> [AIM OF THE EXERCISE] Please repeat only the stretch of records running from the first line through the line that contains "(0.012, 0.016, 0.015))".

>> Start ENTRIES SHOWN

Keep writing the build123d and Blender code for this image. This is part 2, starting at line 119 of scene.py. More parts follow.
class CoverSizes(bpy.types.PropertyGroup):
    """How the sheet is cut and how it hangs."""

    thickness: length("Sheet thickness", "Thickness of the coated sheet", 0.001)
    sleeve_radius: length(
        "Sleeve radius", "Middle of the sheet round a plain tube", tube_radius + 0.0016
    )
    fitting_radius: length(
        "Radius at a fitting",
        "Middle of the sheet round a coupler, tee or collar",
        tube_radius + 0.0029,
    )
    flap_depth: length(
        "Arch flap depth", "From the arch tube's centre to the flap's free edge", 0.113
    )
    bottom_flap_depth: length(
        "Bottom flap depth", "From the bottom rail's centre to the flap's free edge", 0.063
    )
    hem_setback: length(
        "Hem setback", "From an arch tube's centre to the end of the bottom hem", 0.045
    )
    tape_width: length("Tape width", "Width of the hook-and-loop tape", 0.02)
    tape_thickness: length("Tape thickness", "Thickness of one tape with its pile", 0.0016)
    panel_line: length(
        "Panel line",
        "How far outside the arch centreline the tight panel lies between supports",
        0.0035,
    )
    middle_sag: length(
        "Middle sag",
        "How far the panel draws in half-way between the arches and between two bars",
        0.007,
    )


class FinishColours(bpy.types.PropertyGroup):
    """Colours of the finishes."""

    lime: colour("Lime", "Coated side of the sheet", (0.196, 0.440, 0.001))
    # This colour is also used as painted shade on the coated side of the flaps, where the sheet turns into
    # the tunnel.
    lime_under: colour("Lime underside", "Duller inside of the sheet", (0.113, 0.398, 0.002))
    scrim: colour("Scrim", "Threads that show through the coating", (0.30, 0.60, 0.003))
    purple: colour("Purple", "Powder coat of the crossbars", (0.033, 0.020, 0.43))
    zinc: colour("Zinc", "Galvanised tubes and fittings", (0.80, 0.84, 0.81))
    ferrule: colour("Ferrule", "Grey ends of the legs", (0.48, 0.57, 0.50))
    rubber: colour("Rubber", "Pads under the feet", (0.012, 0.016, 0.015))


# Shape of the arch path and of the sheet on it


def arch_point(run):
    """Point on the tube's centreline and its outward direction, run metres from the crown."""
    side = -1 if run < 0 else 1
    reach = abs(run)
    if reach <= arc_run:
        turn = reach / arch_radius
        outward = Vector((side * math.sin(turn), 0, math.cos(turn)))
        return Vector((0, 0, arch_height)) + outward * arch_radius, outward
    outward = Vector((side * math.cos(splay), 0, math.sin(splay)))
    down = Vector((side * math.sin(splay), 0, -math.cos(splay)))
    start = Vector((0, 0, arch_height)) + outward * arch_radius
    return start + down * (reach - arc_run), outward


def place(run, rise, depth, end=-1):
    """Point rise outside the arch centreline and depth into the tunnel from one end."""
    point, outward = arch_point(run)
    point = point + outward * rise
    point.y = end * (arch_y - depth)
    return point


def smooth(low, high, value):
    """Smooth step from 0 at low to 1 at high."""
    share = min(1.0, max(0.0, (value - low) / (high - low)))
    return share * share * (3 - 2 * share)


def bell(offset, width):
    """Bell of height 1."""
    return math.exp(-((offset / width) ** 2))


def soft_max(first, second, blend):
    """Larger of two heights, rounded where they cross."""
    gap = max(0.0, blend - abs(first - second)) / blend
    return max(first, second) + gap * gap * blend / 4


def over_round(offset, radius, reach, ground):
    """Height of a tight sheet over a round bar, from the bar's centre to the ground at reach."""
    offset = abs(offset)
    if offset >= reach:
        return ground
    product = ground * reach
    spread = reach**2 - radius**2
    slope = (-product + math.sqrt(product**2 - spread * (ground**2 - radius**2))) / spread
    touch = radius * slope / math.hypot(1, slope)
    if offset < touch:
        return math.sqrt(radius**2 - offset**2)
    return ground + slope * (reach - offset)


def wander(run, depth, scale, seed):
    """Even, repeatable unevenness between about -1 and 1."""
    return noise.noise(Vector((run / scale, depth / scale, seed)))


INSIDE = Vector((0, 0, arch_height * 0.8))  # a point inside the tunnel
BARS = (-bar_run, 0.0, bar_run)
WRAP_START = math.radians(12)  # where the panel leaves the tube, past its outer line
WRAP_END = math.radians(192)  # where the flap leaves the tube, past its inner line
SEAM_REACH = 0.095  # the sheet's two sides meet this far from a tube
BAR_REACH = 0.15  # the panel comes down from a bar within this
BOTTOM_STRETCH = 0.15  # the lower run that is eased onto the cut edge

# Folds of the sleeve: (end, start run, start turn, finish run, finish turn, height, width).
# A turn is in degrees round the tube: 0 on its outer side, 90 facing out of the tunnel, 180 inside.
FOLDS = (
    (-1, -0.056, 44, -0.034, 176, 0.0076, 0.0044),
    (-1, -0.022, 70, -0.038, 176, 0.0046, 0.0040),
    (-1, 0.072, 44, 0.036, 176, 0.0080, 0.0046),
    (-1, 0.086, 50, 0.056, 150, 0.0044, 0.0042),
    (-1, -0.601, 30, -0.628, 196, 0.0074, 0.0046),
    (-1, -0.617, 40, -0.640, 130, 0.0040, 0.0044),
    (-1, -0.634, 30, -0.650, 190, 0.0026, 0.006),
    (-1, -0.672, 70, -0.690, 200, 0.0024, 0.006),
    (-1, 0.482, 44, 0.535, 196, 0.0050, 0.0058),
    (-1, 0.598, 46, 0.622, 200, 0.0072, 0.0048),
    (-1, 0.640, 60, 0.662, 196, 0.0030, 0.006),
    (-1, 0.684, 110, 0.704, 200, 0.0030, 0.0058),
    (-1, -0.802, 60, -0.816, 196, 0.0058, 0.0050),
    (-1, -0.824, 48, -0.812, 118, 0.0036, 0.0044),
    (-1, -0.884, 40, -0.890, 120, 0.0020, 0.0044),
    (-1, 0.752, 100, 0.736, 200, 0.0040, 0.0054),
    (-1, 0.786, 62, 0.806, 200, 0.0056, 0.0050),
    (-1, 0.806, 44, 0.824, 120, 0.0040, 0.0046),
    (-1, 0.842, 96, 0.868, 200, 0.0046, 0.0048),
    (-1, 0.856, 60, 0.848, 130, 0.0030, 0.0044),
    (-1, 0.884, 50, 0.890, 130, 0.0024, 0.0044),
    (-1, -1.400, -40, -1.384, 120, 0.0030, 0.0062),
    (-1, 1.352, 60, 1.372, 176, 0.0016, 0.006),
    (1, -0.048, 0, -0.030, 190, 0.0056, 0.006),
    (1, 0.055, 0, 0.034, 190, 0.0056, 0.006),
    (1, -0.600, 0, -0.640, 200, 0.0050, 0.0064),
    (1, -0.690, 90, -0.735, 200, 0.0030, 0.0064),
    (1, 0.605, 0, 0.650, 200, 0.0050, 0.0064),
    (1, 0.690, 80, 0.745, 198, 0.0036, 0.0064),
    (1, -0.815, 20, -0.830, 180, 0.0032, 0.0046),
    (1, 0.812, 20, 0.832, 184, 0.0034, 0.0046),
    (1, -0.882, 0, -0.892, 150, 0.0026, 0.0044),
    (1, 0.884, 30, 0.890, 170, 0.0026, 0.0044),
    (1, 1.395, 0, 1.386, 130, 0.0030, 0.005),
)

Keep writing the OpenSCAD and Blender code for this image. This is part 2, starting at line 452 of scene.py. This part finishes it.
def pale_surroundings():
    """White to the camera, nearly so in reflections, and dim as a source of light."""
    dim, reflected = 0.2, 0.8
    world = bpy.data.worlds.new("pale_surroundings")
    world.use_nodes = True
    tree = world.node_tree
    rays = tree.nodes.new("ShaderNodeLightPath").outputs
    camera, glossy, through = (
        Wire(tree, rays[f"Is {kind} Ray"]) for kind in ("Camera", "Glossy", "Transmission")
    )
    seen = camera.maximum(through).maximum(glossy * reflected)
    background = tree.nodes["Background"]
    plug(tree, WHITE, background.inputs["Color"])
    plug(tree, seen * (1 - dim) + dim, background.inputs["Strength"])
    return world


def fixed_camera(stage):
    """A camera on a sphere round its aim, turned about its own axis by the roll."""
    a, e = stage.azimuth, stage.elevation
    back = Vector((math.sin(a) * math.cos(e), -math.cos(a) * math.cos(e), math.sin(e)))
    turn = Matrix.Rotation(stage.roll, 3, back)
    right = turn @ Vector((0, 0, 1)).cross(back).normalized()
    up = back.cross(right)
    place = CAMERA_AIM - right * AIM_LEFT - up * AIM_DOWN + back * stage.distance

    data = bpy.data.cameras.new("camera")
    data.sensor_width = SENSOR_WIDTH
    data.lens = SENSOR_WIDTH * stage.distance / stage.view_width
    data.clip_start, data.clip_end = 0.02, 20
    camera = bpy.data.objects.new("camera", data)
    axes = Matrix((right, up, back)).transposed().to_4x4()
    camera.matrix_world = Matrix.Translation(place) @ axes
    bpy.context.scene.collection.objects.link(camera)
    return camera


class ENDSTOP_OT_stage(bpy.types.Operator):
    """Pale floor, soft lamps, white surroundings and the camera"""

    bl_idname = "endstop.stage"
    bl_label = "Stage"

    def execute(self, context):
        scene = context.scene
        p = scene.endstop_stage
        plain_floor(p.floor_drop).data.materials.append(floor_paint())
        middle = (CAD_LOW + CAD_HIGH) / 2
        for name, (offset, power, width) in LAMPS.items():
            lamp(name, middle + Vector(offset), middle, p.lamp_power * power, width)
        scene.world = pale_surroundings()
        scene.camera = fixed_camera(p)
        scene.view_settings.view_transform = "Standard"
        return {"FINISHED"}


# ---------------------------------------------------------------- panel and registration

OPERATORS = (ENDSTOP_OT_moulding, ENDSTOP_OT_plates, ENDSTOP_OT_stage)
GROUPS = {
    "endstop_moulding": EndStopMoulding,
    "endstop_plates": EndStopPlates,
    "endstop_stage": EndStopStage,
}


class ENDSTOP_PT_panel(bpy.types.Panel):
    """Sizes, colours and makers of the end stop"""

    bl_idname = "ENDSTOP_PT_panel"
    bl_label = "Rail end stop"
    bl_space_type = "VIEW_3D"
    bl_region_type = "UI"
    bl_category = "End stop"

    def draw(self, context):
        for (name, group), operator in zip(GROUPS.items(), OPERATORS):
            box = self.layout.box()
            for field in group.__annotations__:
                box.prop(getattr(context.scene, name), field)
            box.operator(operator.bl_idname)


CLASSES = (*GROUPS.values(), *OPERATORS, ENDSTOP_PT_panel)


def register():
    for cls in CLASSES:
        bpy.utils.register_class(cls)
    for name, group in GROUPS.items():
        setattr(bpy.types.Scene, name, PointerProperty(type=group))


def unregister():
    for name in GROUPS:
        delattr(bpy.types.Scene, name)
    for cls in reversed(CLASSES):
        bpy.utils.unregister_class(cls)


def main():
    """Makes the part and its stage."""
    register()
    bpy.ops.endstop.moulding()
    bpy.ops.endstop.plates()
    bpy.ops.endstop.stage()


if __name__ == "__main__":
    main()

>> End ENTRIES SHOWN

> [SOLUTION FOR THIS TASK]
Keep writing the build123d and Blender code for this image. This is part 2, starting at line 119 of scene.py. More parts follow.
class CoverSizes(bpy.types.PropertyGroup):
    """How the sheet is cut and how it hangs."""

    thickness: length("Sheet thickness", "Thickness of the coated sheet", 0.001)
    sleeve_radius: length(
        "Sleeve radius", "Middle of the sheet round a plain tube", tube_radius + 0.0016
    )
    fitting_radius: length(
        "Radius at a fitting",
        "Middle of the sheet round a coupler, tee or collar",
        tube_radius + 0.0029,
    )
    flap_depth: length(
        "Arch flap depth", "From the arch tube's centre to the flap's free edge", 0.113
    )
    bottom_flap_depth: length(
        "Bottom flap depth", "From the bottom rail's centre to the flap's free edge", 0.063
    )
    hem_setback: length(
        "Hem setback", "From an arch tube's centre to the end of the bottom hem", 0.045
    )
    tape_width: length("Tape width", "Width of the hook-and-loop tape", 0.02)
    tape_thickness: length("Tape thickness", "Thickness of one tape with its pile", 0.0016)
    panel_line: length(
        "Panel line",
        "How far outside the arch centreline the tight panel lies between supports",
        0.0035,
    )
    middle_sag: length(
        "Middle sag",
        "How far the panel draws in half-way between the arches and between two bars",
        0.007,
    )


class FinishColours(bpy.types.PropertyGroup):
    """Colours of the finishes."""

    lime: colour("Lime", "Coated side of the sheet", (0.196, 0.440, 0.001))
    # This colour is also used as painted shade on the coated side of the flaps, where the sheet turns into
    # the tunnel.
    lime_under: colour("Lime underside", "Duller inside of the sheet", (0.113, 0.398, 0.002))
    scrim: colour("Scrim", "Threads that show through the coating", (0.30, 0.60, 0.003))
    purple: colour("Purple", "Powder coat of the crossbars", (0.033, 0.020, 0.43))
    zinc: colour("Zinc", "Galvanised tubes and fittings", (0.80, 0.84, 0.81))
    ferrule: colour("Ferrule", "Grey ends of the legs", (0.48, 0.57, 0.50))
    rubber: colour("Rubber", "Pads under the feet", (0.012, 0.016, 0.015))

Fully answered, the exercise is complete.